Concerns about the stopping power deficiencies of the 9mmP have existed for over nine decades and have been re-enforced by the fact that a noticeable number of SWAT teams who formerly used 9mm MP5's have since changed to the more powerful 5.56mm HK53. When questioned about the reasons for the switch, they all advise that they've had too many Failures To Stop with the 9mmP, even with the increased ballistic performance of the 9mmP from the MP5's longer barrel and the use of JHP bullets.

On the other hand, some of the most famous teams, such as LAPD-SWAT, continue to use their MP5s with quite satisfactory effects, perhaps due to the fact that their training doctrine dictates two quick 2-shot bursts into a single target, therefore maximizing trauma to the central nervous system prior to its involuntary shutdown. The teams who have switched to the 5.56mm HK53 do not use this concept.

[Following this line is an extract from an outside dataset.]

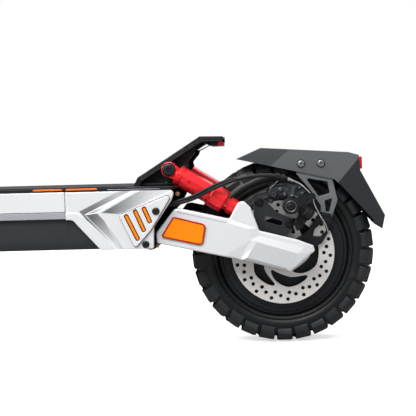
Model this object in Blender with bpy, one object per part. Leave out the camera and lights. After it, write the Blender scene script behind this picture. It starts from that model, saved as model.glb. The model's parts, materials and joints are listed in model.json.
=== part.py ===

Moreover, the SAS, U.S. Navy SEALs and DELTA all continue to use their 9mmP MP5s without major complaint, so perhaps the problem is more training, rather than real-world, oriented.

Some say that the MP5 is a bit complex for a SMG and that it could be more simple without loss of mission-efficiency and they're probably right. Still, let's not forget that the MP5's operation concept was selected on the basis that, at least in theory, it provided smoother, less vibration-prone, operation, thereby increasing practical accuracy. I agree with this idea, although I found many years ago that proper technique has more effect on such things than most people realize.

In conclusion, the Heckler & Koch MP5 is without question a legend in its own time. It is now a virtual "must have" for any special-ops team and has achieved worldwide proliferation. It has without question proven its mettle in both the military and police arena and is fully deserving of legendary status. As such, it joins the all-time Greats -- the German MP40 and Thompson -- and will continue in service for many decades to come.